On this week’s Downton Abbey, Lord Robert has been summoned to America by Lady Cora’s brother. It seems that they’ve gotten into some hot water with the oil rig business and need the appearance of dignity provided by their relative, the Earl of Something-Or-Other. And where Lord Robert goes, so goes his Valet, Mr. Bates. But it’s a very delicate time for Bates and Anna, and at the urging of Mrs. Hughes via Lady Mary, Robert decides to leave Bates behind and take Jonathan as his replacement. Whew! And, oh boy. This should get interesting.

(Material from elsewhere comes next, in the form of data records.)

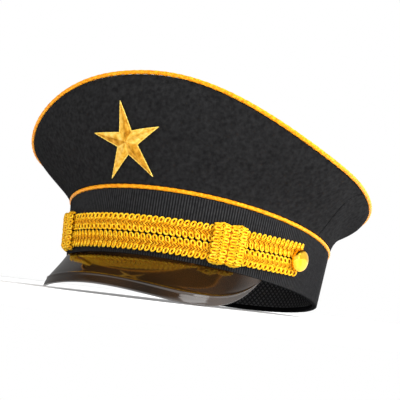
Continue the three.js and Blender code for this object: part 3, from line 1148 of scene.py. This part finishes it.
# %% One row of braid
loop_cord = 0.6
loop_half_width = 1.2
loop_half_height = 1.5
loop_lift = 0.1
loop_slant = 0.3
loop_tilt = 0.28
loop_overlap = 0.25
leg_run = 0.62
leg_cross = 0.15
leg_reach = 2.1
leg_fall = 0.35
leg_cords = {0.0: 0.58, 0.5: 0.4}
leg_lifts = {0.0: 0.62, 0.5: 0.3}
row_tape = 0.74
row_tape_depth = 0.55
row_wander = 0.03
lift_wander = 0.12
wander_rate = 0.45


def braid_row(name, side, node):
    point_way = 1 if side > 0 else -1
    high = row_height / 2 - loop_half_height - loop_cord + loop_overlap
    loops = [
        cord_loop(f"{name}_{edge}", (loop_pitch / 2, edge * high, loop_lift),
                  loop_half_width, loop_half_height, loop_cord, loop_tilt * point_way)
        for edge in (-1, 1)
    ]
    plait = []
    for share, cord in leg_cords.items():
        start = share * loop_pitch
        end = start + point_way * loop_pitch * leg_run
        for edge in (-1, 1):
            plait.append(cord_leg(
                f"{name}_leg", (start, -leg_cross * edge, leg_lifts[share]),
                (end, leg_reach * edge, leg_lifts[share] - leg_fall), cord,
            ))
    row = join(*loops)
    row.name = name
    row.data.materials.append(braid_gold)
    plait = join(*plait)
    # The lower legs take the darker gold, as painted shade.
    plait.data.materials.append(plait_gold_painted_shade)
    tape_height = row_height * row_tape
    row = join(row, plait, backing_tape(
        name, loop_pitch, tape_height, (0, tape_height / 2), row_tape_depth, columns=2, rows=6,
    ))
    repeat(row, loop_count, (loop_pitch, 0, 0))
    shift = side * (row_height + row_gap) / 2

    def on_strap(x, y, z):
        turn = strap_turn_at(x + point_way * loop_slant * abs(y))
        own_noise = side * 7 + (3 if y > 0 else 0)
        wander = noise.noise(Vector((x * wander_rate, own_noise, 0)))
        height = strap_middle(turn) + shift + y * (1 + row_wander * wander)
        lift = gap + row_thickness / 2 + z + lift_wander * wander
        return band_at_height(turn, height, lift)

    lay(row, on_strap)
    dress(row, None, "gold_braid", node, smooth_angle=80)


braid_row("lower_gimp_braid", -1, "braid_lower")
braid_row("upper_gimp_braid", 1, "braid_upper")

# %% [markdown]
# Slides. On each side a pair of upright gimps is wrapped round both rows, over the front and
# behind the top and bottom edges. Their loops lie sideways, close together, and each gimp is
# fuller along its middle.

# %% Braid slides
slide_width = 21.2
slide_overhang = 2.2
slide_thickness = 2.8
slide_pitch_wanted = 3.5
slide_corner = 2.2
slide_bow = 0.8
slide_cord = 0.6
slide_loop_shift = 0.1
slide_loop_sink = 0.2
slide_loop_gap = 0.05
slide_leg_reach = 2.2
slide_leg_fall = 0.35
slide_leg_lap = 0.3
slide_leg_cords = {0.0: 0.62, 0.5: 0.45}
slide_tape = 0.9
slide_tape_depth = 0.45
slide_wander = 0.25
slide_wander_rate = 0.4
slide_half = strap_height / 2 + gap + slide_overhang - slide_thickness / 2
slide_face = gap + row_thickness + gap + slide_thickness / 2
slide_foot = gap + slide_thickness / 2
slide_angles = {"left": 40, "right": -35.2}

bend_length = slide_corner * math.pi / 2
side_length = slide_face - slide_foot - slide_corner
front_length = 2 * (slide_half - slide_corner)
wrap_length = 2 * (side_length + bend_length) + front_length
slide_repeats = round(wrap_length / slide_pitch_wanted)
slide_pitch = wrap_length / slide_repeats


def on_wrap(along):
    """Out from the band and up from the strap's middle, and the outward direction there."""
    mirrored = along > wrap_length / 2
    length = wrap_length - along if mirrored else along
    if length < side_length:
        spot = (slide_foot + length, -slide_half)
        facing_way = (0, -1)
    elif length < side_length + bend_length:
        bend = (length - side_length) / slide_corner
        spot = (
            slide_face - slide_corner + slide_corner * math.sin(bend),
            -slide_half + slide_corner - slide_corner * math.cos(bend),
        )
        facing_way = (math.sin(bend), -math.cos(bend))
    else:
        up = length - side_length - bend_length
        spot = (slide_face, -slide_half + slide_corner + up)
        facing_way = (1, 0)
    flip = -1 if mirrored else 1
    return spot[0], spot[1] * flip, facing_way[0], facing_way[1] * flip


def braid_slide(side, angle):
    name = f"{side}_braid_slide"
    column_width = slide_width / 2
    parts = []
    half = slide_pitch / 2
    loop_reach = column_width / 4
    for column in (-1, 1):
        centre = column * column_width / 2
        for edge in (-1, 1):
            middle = (centre + edge * (loop_reach + slide_loop_shift), half, -slide_loop_sink)
            parts.append(cord_loop(
                f"{name}_loop", middle, loop_reach - slide_cord - slide_loop_shift,
                half - slide_cord - slide_loop_gap, slide_cord,
            ))
            for share, cord in slide_leg_cords.items():
                start = share * slide_pitch
                parts.append(cord_leg(
                    f"{name}_leg", (centre - slide_loop_shift * edge, start + half, slide_leg_fall),
                    (centre + slide_leg_reach * edge, start - slide_leg_lap, 0.0), cord,
                ))
    slide = join(*parts)
    slide.name = name
    slide.data.materials.append(braid_gold)
    tape_width = slide_width * slide_tape
    slide = join(slide, backing_tape(
        name, tape_width, slide_pitch, (tape_width / 2, 0), slide_tape_depth, columns=12, rows=3,
    ))
    repeat(slide, slide_repeats, (0, slide_pitch, 0))
    middle_turn = from_front(angle)
    radius = (rim_width + rim_length) / 4 + slide_face

    def round_strap(x, y, z):
        out, up, out_way, up_way = on_wrap(y)
        turn = middle_turn + x / radius
        bow = slide_bow * (abs(math.sin(x / column_width * math.pi)) - 0.5)
        wander = noise.noise(Vector((x * slide_wander_rate, y * slide_wander_rate, angle)))
        lift = z + bow + wander * slide_wander
        height = strap_middle(turn) + up + up_way * lift
        return band_at_height(turn, height, out + out_way * lift)

    lay(slide, round_strap)
    dress(slide, None, "gold_braid", f"slide_{side}", smooth_angle=80)


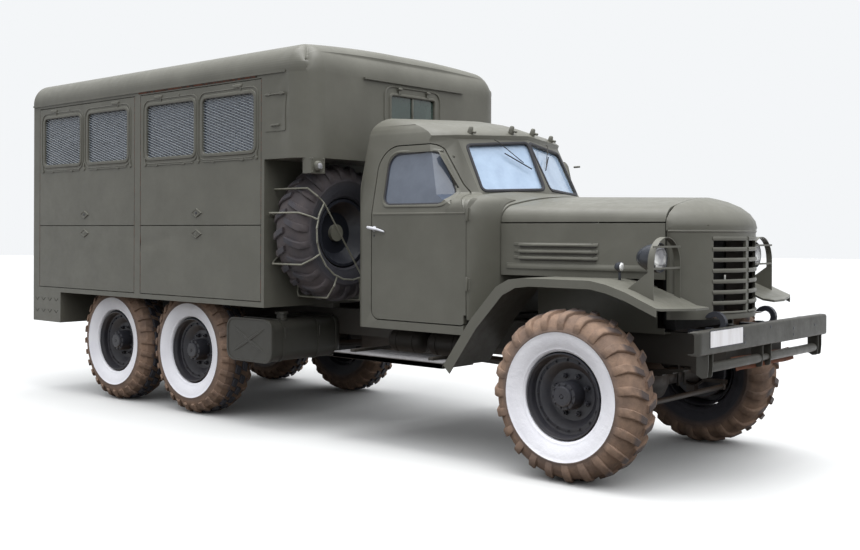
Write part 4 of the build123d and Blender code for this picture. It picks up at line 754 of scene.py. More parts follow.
for y in (-0.62, 0.62):
    sheet_plate(form, oblong(y - 0.034, 0.830, y + 0.034, 0.962), [0.006] * 4, 0.009,
                lambda u, v, proud: (3.400 - proud, u, v))
ROLLER = [(-0.762, 0.010), (-0.762, 0.024), (-0.752, 0.028), (-0.118, 0.028), (-0.110, 0.020), (0.018, 0.020),
          (0.026, 0.028), (0.752, 0.028), (0.762, 0.024), (0.762, 0.010)]
loft(form, [[(3.436 + radius * math.cos(a), y, 0.750 + radius * math.sin(a)) for a in turns(24)]
            for y, radius in ROLLER])
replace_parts(piece("bumper_channel", form, olive_knocked_and_shaded, "root", "green_paint", angle=40), "front_bumper")
form = bmesh.new()
GUARD = [(0.0, 0.770), (0.010, 0.742), (0.030, 0.718), (0.034, 0.695), (0.030, 0.694), (0.025, 0.716), (0.005, 0.740),
         (-0.005, 0.770)]
loft(form, [[(3.392 + dx + 0.004 * math.sin(y * 9), y, z + 0.003 * math.sin(y * 14)) for dx, z in GUARD]
            for y in [-0.39 + 0.043 * k for k in range(21)]])
# more rust than paint, and quite matt
rusty_plate = worn_paint("rusty_guard_plate", "#4a3a31", "#6a4a38", "#584a40", "#6b3a22", rough=0.75, dust_top=1.3,
                         chips=0.35, waviness=0.1)
piece("tie_rod_guard", form, rusty_plate, "root", "chassis_paint", angle=40)

# plate's rolled edge and the bumper bolts
form = bmesh.new()
moulding(form, PLATE, [0.006] * 4, [(-0.0015, 0.0), (-0.0015, 0.0017), (0.004, 0.0019), (0.0055, 0.0)], on_bumper)
for y, z in ((0.007, 0.935), (0.712, 0.905), (-0.36, 0.905), (-0.36, 0.865), (0.36, 0.905), (0.36, 0.865)):
    rivet(form, (3.466, y, z), (1, 0, 0), 0.011, 0.0028)
piece("bumper_bolts", form, rim_enamel, "root", "chassis_paint")

# ------------------------------------------------------------ fenders, hood and nose
# Flat-topped fenders with a rolled lip, a domed hood in two leaves, and a slotted drum nose.
# The sheet has a soft ripple; seams between the panels read as thin dark lines.
skin("front_fenders", olive, round_edge=0.002, angle=40, smooth=30)
skin("hood_sides", olive, round_edge=0.0025, angle=40)
skin("grille_shell", olive, round_edge=0.0015, angle=45)
for side in ("left", "right"):
    skin("hood_" + side, olive, "hood_" + side + "_body", round_edge=0.0015, angle=45)

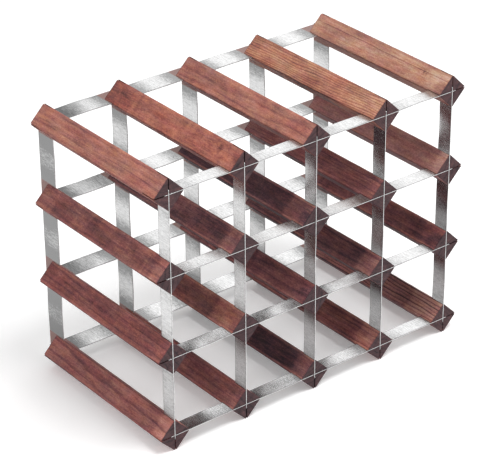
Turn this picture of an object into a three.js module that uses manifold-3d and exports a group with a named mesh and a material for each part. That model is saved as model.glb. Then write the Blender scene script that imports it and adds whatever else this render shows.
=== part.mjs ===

The Dowager Countess is feeling quite ill, almost unable to see her son, Robert, off on his journey to America. But don’t count her out just yet, as she summons enough energy for one final quip: Goodbye my dear. Try not to let those Yankees drive you mad. When Mrs. Crawley checks on her later that night, the Countess’s condition has deteriorated. The doctor diagnoses her with bronchitis, and Mrs. Crawley volunteers to stay by her side until she is better. Oh, poor Countess. Might as well sentence her to death.
Lady Edith’s near-German signed in at his hotel in Munich, then went out for dinner and never came back. This requires Edith to take a trip to London to…I don’t know, find out more about what might have happened somewhere totally not in London? Rose wants to go with her, but Cora is not pleased since Rose has not yet been presented. But who can say no to Rose?
Now that Lady Mary knows about Anna, she’s all sorts of nosy about finding the man who attacked her. “M’Lady, I don’t mind your knowing…but I can’t talk about it.” These Brits, so…stoic!
In her delirious state, the Dowager Countess tells the doctor that she wants a new nurse because this one (Mrs. Crawley) talks too much, “like a drunken vicar.” The next day, the Countess is hungry for toast, which is a good sign. She begs the doctor to get Mrs. Crawley the heck out of there, but he reminds her that Mrs. Crawley stayed by her side all night so the Countess should at least resemble something close to nice, if not grateful.
When Rose and Edith get to London, Rose takes off to row boats with her jazz singer (that is not a euphemism, they actually loll about in a rowboat). Edith confides in her aunt about the pregnancy and tells her that she wants to get rid of the baby. But her aunt says that they will take care of her “charming bastard” baby. But Edith knows what’s best for her life, so her aunt agrees to go with her. At the last minute, Edith flees the doctor’s office.
There are new guests at the Abbey—pigs! Lots and lots of pigs! And they’re dehydrated because they have kicked over the water troth. “Shall I fetch the pig man?” No, Lady Mary. You should not fetch the pig man, you should fetch the pigs their water. She spends the evening with Mr. Blake, slopping around in mud, hydrating a herd of pigs. And that is how all true romances begin.
Mr. Gillingham visits the Abbey, to try and woo Lady Mary just one more time before he gets married. And that means his rapey Valet is in the kitchen. Mrs. Hughes gives him more than a piece of her mind. He claims that he and Anna were drunk that night, but she will hear none of it. You go girl! And at dinner that night, Mr. Bates looks like he’s already put the pieces together, and is in search of just the right utensil to chop them all to bits.